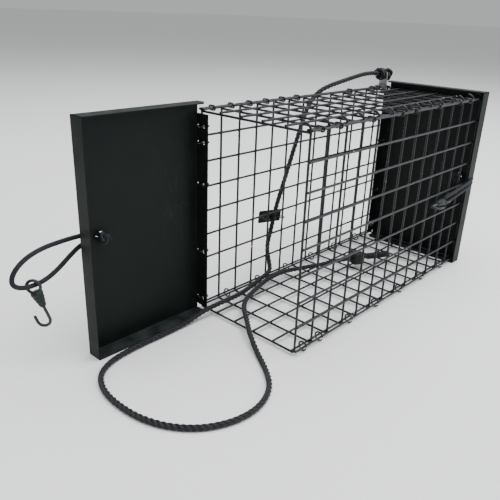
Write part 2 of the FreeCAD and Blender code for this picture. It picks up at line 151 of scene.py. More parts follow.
BUNGEE_Z = 0.105
STRAND = 0.0022  # from the middle of the door's hole to each strand's middle
HOLE_FROM_HINGE = 0.114
LEFT_BUNGEE_ROUTE = [
    (-HOLE_FROM_HINGE, WIDTH - 0.002, BUNGEE_Z + STRAND),
    (-HOLE_FROM_HINGE, WIDTH + 0.01, BUNGEE_Z + STRAND),
    (-0.131, 0.137, 0.108),
    (-0.148, 0.135, 0.1085),
    (-0.166, 0.134, 0.1075),
    (-0.182, 0.1335, 0.1025),
    (-0.1925, 0.133, 0.0935),
    (-0.1945, 0.133, 0.0845),
    (-0.188, 0.133, 0.0792),
    (-0.177, 0.133, 0.078),
    (-0.165, 0.133, 0.0802),
    (-0.153, 0.134, 0.086),
    (-0.142, 0.1355, 0.093),
    (-0.13, 0.137, 0.0995),
    (-HOLE_FROM_HINGE, WIDTH + 0.01, BUNGEE_Z - STRAND),
    (-HOLE_FROM_HINGE, WIDTH - 0.002, BUNGEE_Z - STRAND),
]

HOOK_EYE_R = 0.0056
HOOK_WIRE_R = 0.0013
HOOK_SHANK = 0.030
HOOK_BEND_R = 0.0055
HOOK_LEVEL = 0.092
HELD_X = 9 * CELL
RIGHT_HOOK_X = HELD_X + HOOK_SHANK + HOOK_BEND_R - HOOK_WIRE_R - WIRE_R - 0.0003
RIGHT_HOOK_Y = -HOOK_BEND_R
TURN = BUNGEE_D / 2 + HOOK_WIRE_R + 0.0006  # between the middles of the eye's wire and the cord
TURN_X = RIGHT_HOOK_X + HOOK_EYE_R - TURN
OUT_X = LENGTH + 0.005 + BUNGEE_D / 2 + 0.001
OUT_Y = -0.0062 - BUNGEE_D / 2 - 0.001
HOLE_Y = WIDTH - HOLE_FROM_HINGE
RIGHT_BUNGEE_ROUTE = [
    (LENGTH - 0.002, HOLE_Y, BUNGEE_Z + STRAND),
    (OUT_X, HOLE_Y, BUNGEE_Z + STRAND),
    (OUT_X, OUT_Y, BUNGEE_Z + STRAND - 0.0004),
    (TURN_X + 0.0071, RIGHT_HOOK_Y - 0.0002, HOOK_LEVEL + 0.0045),
    (TURN_X + 0.0035, RIGHT_HOOK_Y, HOOK_LEVEL + 0.00395),
    (TURN_X + 0.0003, RIGHT_HOOK_Y, HOOK_LEVEL + 0.00395),
    (TURN_X - 0.0020, RIGHT_HOOK_Y, HOOK_LEVEL + 0.00165),
    (TURN_X - 0.0020, RIGHT_HOOK_Y, HOOK_LEVEL - 0.00165),
    (TURN_X + 0.0003, RIGHT_HOOK_Y, HOOK_LEVEL - 0.00400),
    (TURN_X + 0.0035, RIGHT_HOOK_Y, HOOK_LEVEL - 0.00405),
    (TURN_X + 0.0071, RIGHT_HOOK_Y - 0.0002, HOOK_LEVEL - 0.00332),
    (OUT_X, OUT_Y, BUNGEE_Z - STRAND - 0.0004),
    (OUT_X, HOLE_Y, BUNGEE_Z - STRAND),
    (LENGTH - 0.002, HOLE_Y, BUNGEE_Z - STRAND),
]

LEFT_HOOK_TURN = -47.0
LEFT_HOOK_LEAN = -20.0
LEFT_HOOK = at(-0.177, 0.133, 0.0773)
RIGHT_HOOK = at(RIGHT_HOOK_X, RIGHT_HOOK_Y, HOOK_LEVEL)


# ---- camera, light and floor ----


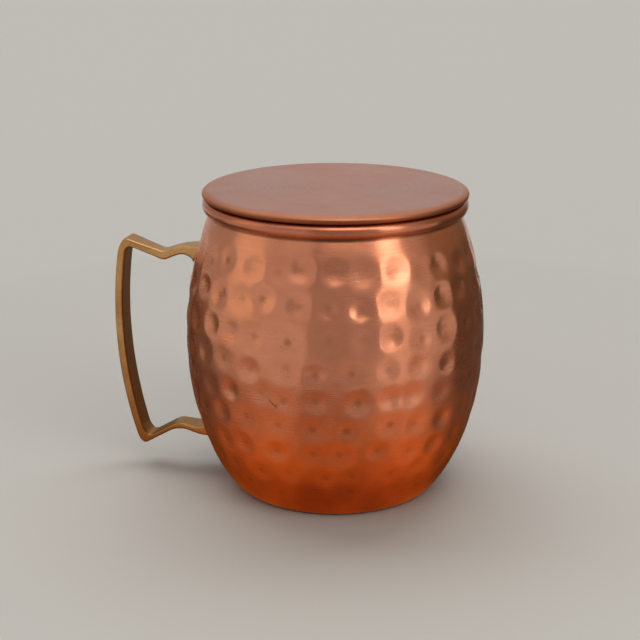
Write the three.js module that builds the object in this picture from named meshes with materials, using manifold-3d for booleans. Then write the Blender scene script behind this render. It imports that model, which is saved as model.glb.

────

What to work on =
Output all of the material, please, exactly as it stands.

Completed exercise =
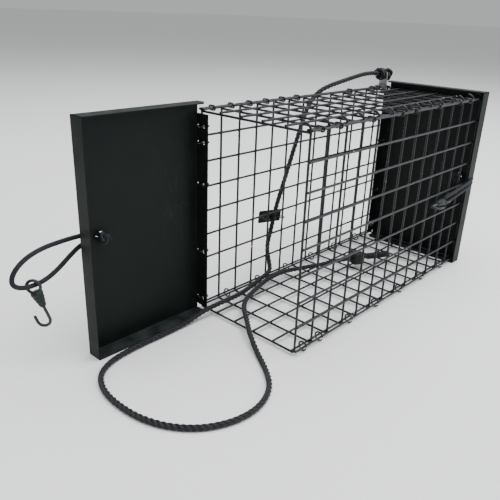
Write part 2 of the FreeCAD and Blender code for this picture. It picks up at line 151 of scene.py. More parts follow.
BUNGEE_Z = 0.105
STRAND = 0.0022  # from the middle of the door's hole to each strand's middle
HOLE_FROM_HINGE = 0.114
LEFT_BUNGEE_ROUTE = [
    (-HOLE_FROM_HINGE, WIDTH - 0.002, BUNGEE_Z + STRAND),
    (-HOLE_FROM_HINGE, WIDTH + 0.01, BUNGEE_Z + STRAND),
    (-0.131, 0.137, 0.108),
    (-0.148, 0.135, 0.1085),
    (-0.166, 0.134, 0.1075),
    (-0.182, 0.1335, 0.1025),
    (-0.1925, 0.133, 0.0935),
    (-0.1945, 0.133, 0.0845),
    (-0.188, 0.133, 0.0792),
    (-0.177, 0.133, 0.078),
    (-0.165, 0.133, 0.0802),
    (-0.153, 0.134, 0.086),
    (-0.142, 0.1355, 0.093),
    (-0.13, 0.137, 0.0995),
    (-HOLE_FROM_HINGE, WIDTH + 0.01, BUNGEE_Z - STRAND),
    (-HOLE_FROM_HINGE, WIDTH - 0.002, BUNGEE_Z - STRAND),
]

HOOK_EYE_R = 0.0056
HOOK_WIRE_R = 0.0013
HOOK_SHANK = 0.030
HOOK_BEND_R = 0.0055
HOOK_LEVEL = 0.092
HELD_X = 9 * CELL
RIGHT_HOOK_X = HELD_X + HOOK_SHANK + HOOK_BEND_R - HOOK_WIRE_R - WIRE_R - 0.0003
RIGHT_HOOK_Y = -HOOK_BEND_R
TURN = BUNGEE_D / 2 + HOOK_WIRE_R + 0.0006  # between the middles of the eye's wire and the cord
TURN_X = RIGHT_HOOK_X + HOOK_EYE_R - TURN
OUT_X = LENGTH + 0.005 + BUNGEE_D / 2 + 0.001
OUT_Y = -0.0062 - BUNGEE_D / 2 - 0.001
HOLE_Y = WIDTH - HOLE_FROM_HINGE
RIGHT_BUNGEE_ROUTE = [
    (LENGTH - 0.002, HOLE_Y, BUNGEE_Z + STRAND),
    (OUT_X, HOLE_Y, BUNGEE_Z + STRAND),
    (OUT_X, OUT_Y, BUNGEE_Z + STRAND - 0.0004),
    (TURN_X + 0.0071, RIGHT_HOOK_Y - 0.0002, HOOK_LEVEL + 0.0045),
    (TURN_X + 0.0035, RIGHT_HOOK_Y, HOOK_LEVEL + 0.00395),
    (TURN_X + 0.0003, RIGHT_HOOK_Y, HOOK_LEVEL + 0.00395),
    (TURN_X - 0.0020, RIGHT_HOOK_Y, HOOK_LEVEL + 0.00165),
    (TURN_X - 0.0020, RIGHT_HOOK_Y, HOOK_LEVEL - 0.00165),
    (TURN_X + 0.0003, RIGHT_HOOK_Y, HOOK_LEVEL - 0.00400),
    (TURN_X + 0.0035, RIGHT_HOOK_Y, HOOK_LEVEL - 0.00405),
    (TURN_X + 0.0071, RIGHT_HOOK_Y - 0.0002, HOOK_LEVEL - 0.00332),
    (OUT_X, OUT_Y, BUNGEE_Z - STRAND - 0.0004),
    (OUT_X, HOLE_Y, BUNGEE_Z - STRAND),
    (LENGTH - 0.002, HOLE_Y, BUNGEE_Z - STRAND),
]

LEFT_HOOK_TURN = -47.0
LEFT_HOOK_LEAN = -20.0
LEFT_HOOK = at(-0.177, 0.133, 0.0773)
RIGHT_HOOK = at(RIGHT_HOOK_X, RIGHT_HOOK_Y, HOOK_LEVEL)


# ---- camera, light and floor ----


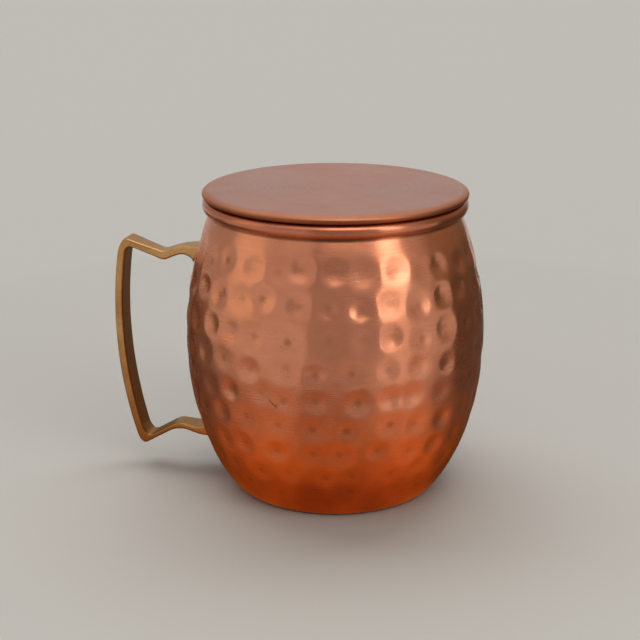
Write the three.js module that builds the object in this picture from named meshes with materials, using manifold-3d for booleans. Then write the Blender scene script behind this render. It imports that model, which is saved as model.glb.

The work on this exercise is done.